She added: “We have a few choice documents that contain notes from briefings with Mark Zuckerberg where he chose metrics defined by Facebook like ‘meaningful social interactions’ over changes that would have significantly decreased misinformation, hate speech and other inciting content.”
Haugen said Zuckerberg had built a company that was “very metrics driven”, because the more time people spent on Facebook platforms the more appealing the business was to advertisers. Asked about Zuckerberg’s ultimate responsibility for decisions made at Facebook, she said: “The buck stops with him.”
Haugen also warned that Facebook was “literally fanning ethnic violence” in places such as Ethiopia because it was not policing its service adequately outside of the US.

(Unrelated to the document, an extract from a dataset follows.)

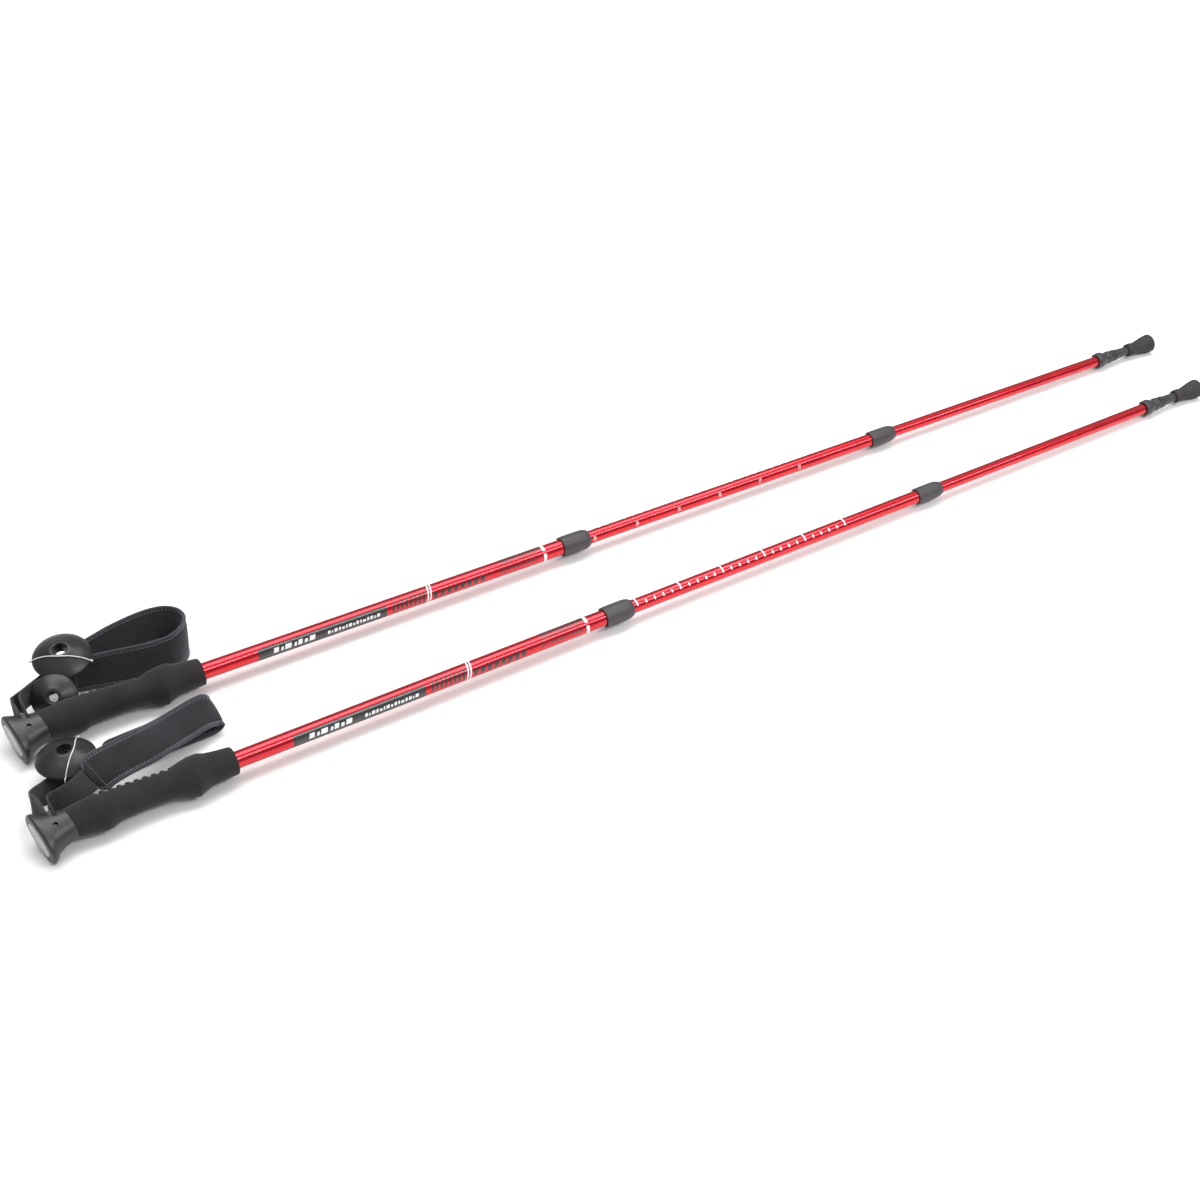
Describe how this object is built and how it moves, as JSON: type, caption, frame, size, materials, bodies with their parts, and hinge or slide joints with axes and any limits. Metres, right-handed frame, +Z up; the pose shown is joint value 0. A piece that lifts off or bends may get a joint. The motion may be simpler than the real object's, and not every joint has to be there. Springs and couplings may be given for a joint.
{
  "type": "trekking pole pair",
  "caption": "Pair of telescopic anti-shock trekking poles, extended and lying side by side, with foam grips, wrist straps, rubber tips and loose mud baskets.",
  "frame": {"origin": "on the floor, under the centre of the box round both poles", "axes": "+X towards the tips, +Y from pole B to pole A, +Z up"},
  "size_m": [1.3754, 0.2546, 0.053],
  "materials": {
    "grip_plastic": "satin",
    "cap_plastic": "satin",
    "foam": "matte closed-cell foam",
    "webbing": "ribbed woven webbing",
    "pad_fabric": "padded fabric, piped edge",
    "red_tube": "glossy red anodised",
    "collar_plastic": "satin",
    "nylon": "matte",
    "cone_plastic": "matte",
    "steel": "satin",
    "tip_plastic": "satin",
    "rubber": "matte",
    "basket_plastic": "satin",
    "nylon_line": "clear"
  },
  "bodies": {
    "handle_a": {"grip_head_a": "grip_plastic", "head_cap_a": "cap_plastic", "strap_pin_a": "steel", "foam_grip_a": "foam", "upper_tube_a": "red_tube", "upper_collar_a": "collar_plastic", "strap_webbing_a": "webbing", "strap_pad_a": "pad_fabric"},
    "wedge_a": {"strap_wedge_a": "grip_plastic"},
    "upper_lock_a": {"upper_expander_a": "nylon"},
    "upper_cone_a": {"upper_cone_a": "cone_plastic"},
    "plunger_a": {"shock_plunger_a": "steel", "shock_spring_a": "steel"},
    "middle_a": {"middle_plug_a": "nylon", "middle_tube_a": "red_tube", "lower_collar_a": "collar_plastic"},
    "lower_lock_a": {"lower_expander_a": "nylon"},
    "lower_cone_a": {"lower_cone_a": "cone_plastic"},
    "lower_a": {"lock_screw_a": "steel", "lower_plug_a": "nylon", "lower_tube_a": "red_tube", "tip_adaptor_a": "tip_plastic", "steel_tip_a": "steel"},
    "rubber_tip_a": {"rubber_tip_a": "rubber"},
    "handle_b": {"grip_head_b": "grip_plastic", "head_cap_b": "cap_plastic", "strap_pin_b": "steel", "foam_grip_b": "foam", "upper_tube_b": "red_tube", "upper_collar_b": "collar_plastic", "strap_webbing_b": "webbing", "strap_pad_b": "pad_fabric"},
    "wedge_b": {"strap_wedge_b": "grip_plastic"},
    "upper_lock_b": {"upper_expander_b": "nylon"},
    "upper_cone_b": {"upper_cone_b": "cone_plastic"},
    "plunger_b": {"shock_plunger_b": "steel", "shock_spring_b": "steel"},
    "middle_b": {"middle_plug_b": "nylon", "middle_tube_b": "red_tube", "lower_collar_b": "collar_plastic"},
    "lower_lock_b": {"lower_expander_b": "nylon"},
    "lower_cone_b": {"lower_cone_b": "cone_plastic"},
    "lower_b": {"lock_screw_b": "steel", "lower_plug_b": "nylon", "lower_tube_b": "red_tube", "tip_adaptor_b": "tip_plastic", "steel_tip_b": "steel"},
    "rubber_tip_b": {"rubber_tip_b": "rubber"},
    "basket_a": {"mud_basket_a": "basket_plastic", "tag_line_a": "nylon_line"},
    "second_basket_a": {"small_basket_a": "basket_plastic"},
    "basket_b": {"mud_basket_b": "basket_plastic", "tag_line_b": "nylon_line"}
  },
  "joints": [
    {"name": "strap_wedge_out_a", "type": "slide", "parent": "handle_a", "child": "wedge_a", "axis": [0.0033, 0.8829, 0.4695], "range_m": [0, 0.006]},
    {"name": "middle_telescope_a", "type": "slide", "parent": "handle_a", "child": "upper_lock_a", "axis": [-1, 0, 0.0071], "range_m": [0, 0.335]},
    {"name": "upper_cone_slide_a", "type": "slide", "parent": "upper_lock_a", "child": "upper_cone_a", "axis": [-1, 0, 0.0071], "range_m": [0, 0.0022]},
    {"name": "upper_twist_a", "type": "hinge", "parent": "upper_lock_a", "child": "plunger_a", "pos_m": [-0.20336, 0.03217, 0.01654], "axis": [1, 0, -0.0071], "range_deg": [-540, 0]},
    {"name": "anti_shock_a", "type": "slide", "parent": "plunger_a", "child": "middle_a", "axis": [-1, 0, 0.0071], "range_m": [0, 0.01], "stiffness_N_per_m": 6000, "springref_m": -0.001, "deforming": ["shock_spring_a"]},
    {"name": "lower_telescope_a", "type": "slide", "parent": "middle_a", "child": "lower_lock_a", "axis": [-1, 0, 0.0071], "range_m": [0, 0.28]},
    {"name": "lower_cone_slide_a", "type": "slide", "parent": "lower_lock_a", "child": "lower_cone_a", "axis": [-1, 0, 0.0071], "range_m": [0, 0.0022]},
    {"name": "lower_twist_a", "type": "hinge", "parent": "lower_lock_a", "child": "lower_a", "pos_m": [0.22663, 0.03217, 0.01347], "axis": [1, 0, -0.0071], "range_deg": [-540, 0]},
    {"name": "rubber_tip_off_a", "type": "slide", "parent": "lower_a", "child": "rubber_tip_a", "axis": [1, 0, -0.0071], "range_m": [0, 0.04]},
    {"name": "pole_b_apart", "type": "slide", "parent": "handle_a", "child": "handle_b", "axis": [0, -1, 0], "range_m": [0, 0.15]},
    {"name": "strap_wedge_out_b", "type": "slide", "parent": "handle_b", "child": "wedge_b", "axis": [-0.0178, 0.8828, 0.4695], "range_m": [0, 0.006]},
    {"name": "middle_telescope_b", "type": "slide", "parent": "handle_b", "child": "upper_lock_b", "axis": [-0.9997, -0.0239, 0.0071], "range_m": [0, 0.335]},
    {"name": "upper_cone_slide_b", "type": "slide", "parent": "upper_lock_b", "child": "upper_cone_b", "axis": [-0.9997, -0.0239, 0.0071], "range_m": [0, 0.0022]},
    {"name": "upper_twist_b", "type": "hinge", "parent": "upper_lock_b", "child": "plunger_b", "pos_m": [-0.22839, -0.09095, 0.01654], "axis": [0.9997, 0.0239, -0.0071], "range_deg": [-540, 0]},
    {"name": "anti_shock_b", "type": "slide", "parent": "plunger_b", "child": "middle_b", "axis": [-0.9997, -0.0239, 0.0071], "range_m": [0, 0.01], "stiffness_N_per_m": 6000, "springref_m": -0.001, "deforming": ["shock_spring_b"]},
    {"name": "lower_telescope_b", "type": "slide", "parent": "middle_b", "child": "lower_lock_b", "axis": [-0.9997, -0.0239, 0.0071], "range_m": [0, 0.28]},
    {"name": "lower_cone_slide_b", "type": "slide", "parent": "lower_lock_b", "child": "lower_cone_b", "axis": [-0.9997, -0.0239, 0.0071], "range_m": [0, 0.0022]},
    {"name": "lower_twist_b", "type": "hinge", "parent": "lower_lock_b", "child": "lower_b", "pos_m": [0.20148, -0.08067, 0.01347], "axis": [0.9997, 0.0239, -0.0071], "range_deg": [-540, 0]},
    {"name": "rubber_tip_off_b", "type": "slide", "parent": "lower_b", "child": "rubber_tip_b", "axis": [0.9997, 0.0239, -0.0071], "range_m": [0, 0.04]},
    {"name": "basket_a_lift", "type": "slide", "parent": "handle_a", "child": "basket_a", "axis": [0.1005, 0.7035, 0.7035], "range_m": [0, 0.05]},
    {"name": "second_basket_a_lift", "type": "slide", "parent": "handle_a", "child": "second_basket_a", "axis": [0, 0, 1], "range_m": [0, 0.003]},
    {"name": "basket_b_lift", "type": "slide", "parent": "handle_b", "child": "basket_b", "axis": [0, 0.1483, 0.9889], "range_m": [0, 0.05]}
  ],
  "couplings": [
    {"joint": "upper_cone_slide_a", "follows": "upper_twist_a", "m_per_rad": -0.0002},
    {"joint": "lower_cone_slide_a", "follows": "lower_twist_a", "m_per_rad": -0.0002},
    {"joint": "upper_cone_slide_b", "follows": "upper_twist_b", "m_per_rad": -0.0002},
    {"joint": "lower_cone_slide_b", "follows": "lower_twist_b", "m_per_rad": -0.0002}
  ]
}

Referring to the aftermath of the 6 January storming of the Capitol, as protesters sought to overturn the US presidential election result, Haugen said she was disturbed that Facebook had to “break the glass” and reinstate safety settings that it had put in place for the November poll. Haugen, who worked for the Facebook team that monitored election interference globally, said those precautions had been dropped after Joe Biden’s victory in order to spur growth on the platform.
Among the reforms recommended by Haugen were ensuring that Facebook shares internal information and research with “appropriate” oversight bodies such as Congress and removing the influence of algorithms on Facebook’s News Feed by allowing it to be ranked chronologically.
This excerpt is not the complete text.